When the game was still scoreless in the first quarter, Nittany Lion quarterback Matt McGloin dodged a sack by Iowa lineman Riley McMinn. He sprinted toward the right sideline and pointed downfield at a receiver. Then he planted his feet and threw a perfect bullet pass back across the middle for a 31-yard touchdown.

It was the sort of quick-thinking, improvisational play that Vandenberg seems so incapable of making this season. That continued all night, as Vandenberg threw for just 189 yards — 100 fewer than McGloin — and connected on fewer than half his throws.

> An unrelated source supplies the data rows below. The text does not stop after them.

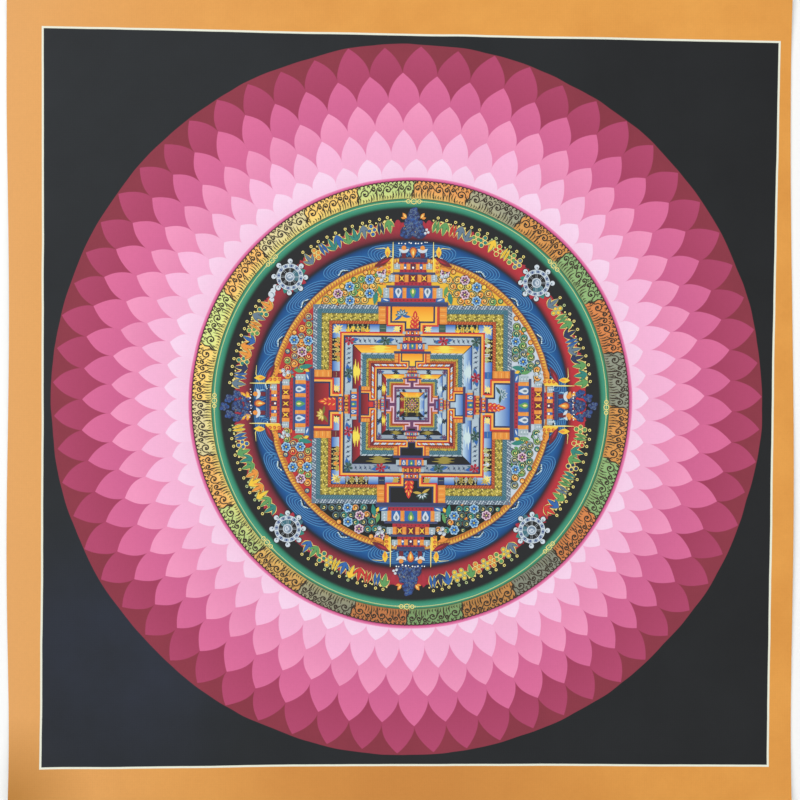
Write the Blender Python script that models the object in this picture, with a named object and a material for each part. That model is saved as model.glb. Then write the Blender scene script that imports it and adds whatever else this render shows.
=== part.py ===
"""Painted cotton canvas of a mandala thangka, lying face up.

The canvas is one sheet: cotton cloth, sized with glue, primed with chalk, painted on its upper face
and cut out by hand.  It lies flat on a surface apart from one soft crease down its middle, a few
low swells and four corners that stand up a little.

Metres, +Z up.  +X is the right and +Y the top of the painting.  The origin is on the surface, under
the middle of the sheet.
"""

import math

import bmesh
import bpy

# Driving dimensions of the sheet.
SHEET_WIDTH = 0.494
SHEET_HEIGHT = 0.508
SHEET_THICKNESS = 0.001

# The grid of faces that the sheet is bent in.  The crease runs up the sheet, so columns are narrow.
COLUMNS = 58
ROWS = 30

# The crease, left where the canvas was once folded.  It runs from the top edge to the bottom edge
# and falls away more gently on its left.
CREASE_TOP_X = 0.041
CREASE_BOTTOM_X = 0.026
CREASE_HEIGHT = 0.0013
CREASE_LEFT_SPREAD = 0.018
CREASE_RIGHT_SPREAD = 0.013

# Low swells: the place of the middle, the spread along X and Y, and the height.
SWELLS = (
    {"x": -0.150, "y": -0.222, "spread_x": 0.046, "spread_y": 0.040, "height": 0.0026},
    {"x": 0.118, "y": 0.240, "spread_x": 0.040, "spread_y": 0.030, "height": 0.0018},
    {"x": -0.244, "y": 0.060, "spread_x": 0.014, "spread_y": 0.060, "height": 0.0016},
    {"x": 0.244, "y": -0.085, "spread_x": 0.014, "spread_y": 0.055, "height": 0.0018},
)

# Corners: the side of the sheet along X and Y, how far in the corner bends, and how high it stands.
CORNERS = (
    {"side_x": -1, "side_y": -1, "reach": 0.052, "height": 0.0060},
    {"side_x": 1, "side_y": -1, "reach": 0.045, "height": 0.0034},
    {"side_x": 1, "side_y": 1, "reach": 0.042, "height": 0.0030},
    {"side_x": -1, "side_y": 1, "reach": 0.036, "height": 0.0018},
)

# A bend lower than this lies flat on the surface.
LIES_FLAT_UNDER = 0.0003

# The hand-cut edges wander by this much, in long waves.
EDGE_WANDER = 0.0009
EDGE_WAVES = (
    {"side": "left", "turns": 1.7, "start": 0.4},
    {"side": "right", "turns": 1.3, "start": 2.1},
    {"side": "bottom", "turns": 1.9, "start": 3.3},
    {"side": "top", "turns": 1.4, "start": 5.2},
)

# Colours, as linear values.
PAINTED_FACE_COLOUR = (0.42, 0.16, 0.20, 1.0)
PAINTED_FACE_ROUGHNESS = 0.62


def remove_all_objects():
    for old in list(bpy.data.objects):
        bpy.data.objects.remove(old)


def bell(distance, spread):
    """A smooth hump: 1 at its middle, about 0.6 one spread away."""
    return math.exp(-0.5 * (distance / spread) ** 2)


def crease_height(x, y):
    up = (y + SHEET_HEIGHT / 2) / SHEET_HEIGHT
    crease_x = CREASE_BOTTOM_X + (CREASE_TOP_X - CREASE_BOTTOM_X) * up
    spread = CREASE_LEFT_SPREAD if x < crease_x else CREASE_RIGHT_SPREAD
    return CREASE_HEIGHT * bell(x - crease_x, spread)


def swell_height(swell, x, y):
    return (
        swell["height"]
        * bell(x - swell["x"], swell["spread_x"])
        * bell(y - swell["y"], swell["spread_y"])
    )


def corner_height(corner, x, y):
    """The corner bends up across its diagonal, ever more steeply towards the tip."""
    from_side_x = SHEET_WIDTH / 2 - corner["side_x"] * x
    from_side_y = SHEET_HEIGHT / 2 - corner["side_y"] * y
    inwards = (from_side_x + from_side_y) / math.sqrt(2)
    share = max(0.0, 1 - inwards / corner["reach"])
    return corner["height"] * share**2


def lift(x, y):
    """How high the underside stands over the surface at a place on the sheet."""
    total = crease_height(x, y)
    total += sum(swell_height(swell, x, y) for swell in SWELLS)
    total += sum(corner_height(corner, x, y) for corner in CORNERS)
    return max(0.0, total - LIES_FLAT_UNDER)


def edge_wander(side, along):
    """How far a cut edge strays from its straight line; along runs from -1 to 1."""
    wave = next(row for row in EDGE_WAVES if row["side"] == side)
    return EDGE_WANDER * math.sin(math.pi * wave["turns"] * along + wave["start"])


def place_on_sheet(across, up):
    """From a place in the square from -1 to 1 to its place on the cut sheet, seen from above."""
    left = -SHEET_WIDTH / 2 + edge_wander("left", up)
    right = SHEET_WIDTH / 2 + edge_wander("right", up)
    bottom = -SHEET_HEIGHT / 2 + edge_wander("bottom", across)
    top = SHEET_HEIGHT / 2 + edge_wander("top", across)
    x = left + (right - left) * (across + 1) / 2
    y = bottom + (top - bottom) * (up + 1) / 2
    return x, y


def centre_on_origin(bm):
    """Puts the middle of the outline over the origin, after the edges have strayed."""
    xs = [vert.co.x for vert in bm.verts]
    ys = [vert.co.y for vert in bm.verts]
    middle = (-(min(xs) + max(xs)) / 2, -(min(ys) + max(ys)) / 2, 0.0)
    bmesh.ops.translate(bm, verts=bm.verts, vec=middle)


def paint_material():
    material = bpy.data.materials.new("gouache_on_primed_cotton")
    material.use_nodes = True
    shader = material.node_tree.nodes["Principled BSDF"]
    shader.inputs["Base Color"].default_value = PAINTED_FACE_COLOUR
    shader.inputs["Roughness"].default_value = PAINTED_FACE_ROUGHNESS
    shader.inputs["Metallic"].default_value = 0.0
    return material


def build_painted_canvas():
    """A flat grid cut to the sheet's outline, bent to how it lies, and given its thickness upwards."""
    bm = bmesh.new()
    bmesh.ops.create_grid(bm, x_segments=COLUMNS, y_segments=ROWS, size=1.0)
    for vert in bm.verts:
        vert.co.x, vert.co.y = place_on_sheet(vert.co.x, vert.co.y)
    centre_on_origin(bm)
    for vert in bm.verts:
        vert.co.z = lift(vert.co.x, vert.co.y)
    mesh = bpy.data.meshes.new("painted_canvas")
    bm.to_mesh(mesh)
    bm.free()
    mesh.materials.append(paint_material())

    canvas = bpy.data.objects.new("painted_canvas", mesh)
    bpy.context.scene.collection.objects.link(canvas)
    thickness = canvas.modifiers.new("thickness", "SOLIDIFY")
    thickness.thickness = SHEET_THICKNESS
    thickness.offset = 1.0
    return canvas


remove_all_objects()
build_painted_canvas()
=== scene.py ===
# %% [markdown]
# # A mandala painted on cotton
# The object is one sheet of cotton cloth, sized, primed with chalk and painted with gouache and a
# little gold.  It lies face up.  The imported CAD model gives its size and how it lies.  Here the sheet
# gets its finish: flat washes of colour are a material on the cloth, and the drawn brushwork on top
# is made of thin films of paint that follow the cloth.  Every length below is in millimetres of the
# real sheet, apart from the floor and the lights, until the last step of each piece brings it to metres.

# %% The fixed frame
import math
import random

import bmesh
import bpy
from mathutils import Matrix, Vector


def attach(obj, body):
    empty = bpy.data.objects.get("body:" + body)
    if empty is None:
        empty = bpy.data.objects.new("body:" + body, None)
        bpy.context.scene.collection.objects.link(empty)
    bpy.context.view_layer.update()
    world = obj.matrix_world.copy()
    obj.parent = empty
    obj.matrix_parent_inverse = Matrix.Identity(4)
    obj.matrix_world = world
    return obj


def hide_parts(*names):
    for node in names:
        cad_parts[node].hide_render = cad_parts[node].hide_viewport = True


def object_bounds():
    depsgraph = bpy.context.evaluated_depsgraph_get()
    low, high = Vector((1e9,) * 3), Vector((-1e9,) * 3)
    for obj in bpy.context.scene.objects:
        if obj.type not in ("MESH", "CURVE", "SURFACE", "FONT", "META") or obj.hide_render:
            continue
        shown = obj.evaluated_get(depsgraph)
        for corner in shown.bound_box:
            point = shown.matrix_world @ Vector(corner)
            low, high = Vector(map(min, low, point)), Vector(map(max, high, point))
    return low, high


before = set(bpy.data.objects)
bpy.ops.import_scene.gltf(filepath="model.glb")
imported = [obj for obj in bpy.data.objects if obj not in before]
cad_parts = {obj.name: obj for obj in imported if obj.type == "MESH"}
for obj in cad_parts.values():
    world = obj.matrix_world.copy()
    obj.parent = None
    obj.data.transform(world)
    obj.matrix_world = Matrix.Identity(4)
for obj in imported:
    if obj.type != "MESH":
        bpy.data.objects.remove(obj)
CAD_LOW, CAD_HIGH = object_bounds()
MM = 0.001
print("CAD box, mm:", [round(side / MM, 1) for side in CAD_HIGH - CAD_LOW])

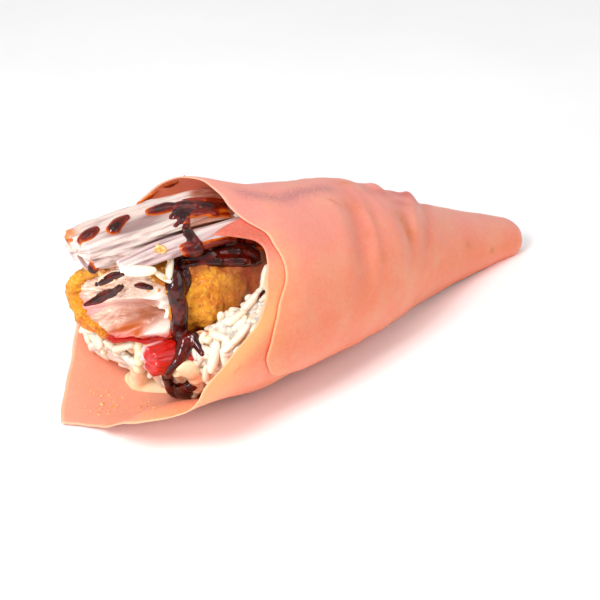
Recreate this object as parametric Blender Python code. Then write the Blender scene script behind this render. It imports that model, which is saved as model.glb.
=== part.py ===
"""Temaki hand roll: a cone of soy paper lying on its side, filled with rice, a breaded
crab stick, pulled crab sticks and mayonnaise.

Metres, +Z up. The cone lies along X with its tip towards +X and its mouth towards -X.
Lengths along the roll are measured from the vertex, the point where the straight sides
of the cone would meet, just beyond the rounded tip. Angles go round the roll: 0 is the
side at -Y, 90 the top, and angles past a full turn belong to the outer layer of paper.
"""

import math

import bmesh
import bpy
from mathutils import Vector, noise

MM = 0.001

# Where the vertex stands, so that the whole roll is centred on the origin.
VERTEX_X = 89.225 * MM
VERTEX_Y = 0.498 * MM

# Paper
PAPER = 0.7 * MM              # thickness of the soy paper
LAYER_STEP = 1.15 * MM        # middle of the inner layer to middle of the outer layer
REST_DIP = 0.4 * MM           # how far the underside is pressed flat
TIP_END = 17.6 * MM           # rounded end of the tip
TIP_PLUG = 33.0 * MM          # the pressed tip is solid up to here
SHEET_START = 26.0 * MM       # the layers of the sheet begin inside the tip
CORNER_TURN = -108.0          # the free corner that lies on the table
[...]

What made that so striking was how unlikely it would have seemed two months ago. Vandenberg was coming off a season in which he passed for more than 3,000 yards and 25 touchdowns. Quite a few experts called him the Big Ten’s best passer. McGloin, on the other hand, had directed a miserable Nittany Lion offense last season, and nobody expected much better this year.

But things changed for both quarterbacks. Their teams each experienced significant coaching changes for the first time in many years. New offensive minds — Bill O’Brien as head coach at Penn State and Greg Davis as Iowa’s new offensive coordinator — arrived on both campuses and promised fresh ideas and wrinkles.

The change looks much better on McGloin than it does on Vandenberg.

Penn State ran 90 offensive plays against Iowa’s 59. McGloin called many of them at the line of scrimmage, directing the team like a confident veteran. Each of the Nittany Lions’ first three scoring drives travelled more than 60 yards over at least nine plays and took fewer than four minutes.

Iowa linebacker James Morris admitted that speedy no-huddle attack gave Iowa problems. And he indicated McGloin is benefitting from the new game plan this season.

“He’s much improved,” Morris said. “That program as a whole has more of an identity this year, and that starts up at the top.”

That logic, if you apply it to the Hawkeyes, doesn’t say good things about Davis and his new playbook. Vandenberg appears to have regressed, and he hasn’t had a good game yet this season. He has given his spot atop the Big Ten passer rankings to McGloin and taken the Penn State quarterback’s seat near the bottom.

The hope in both Iowa City and State College, Pa., was that their football teams would introduce a little unpredictability this season.

Matt McGloin buried James Vandenberg and the Hawkeyes under an avalanche of points in Kinnick Stadium.

And that’s about as unpredictable as it gets.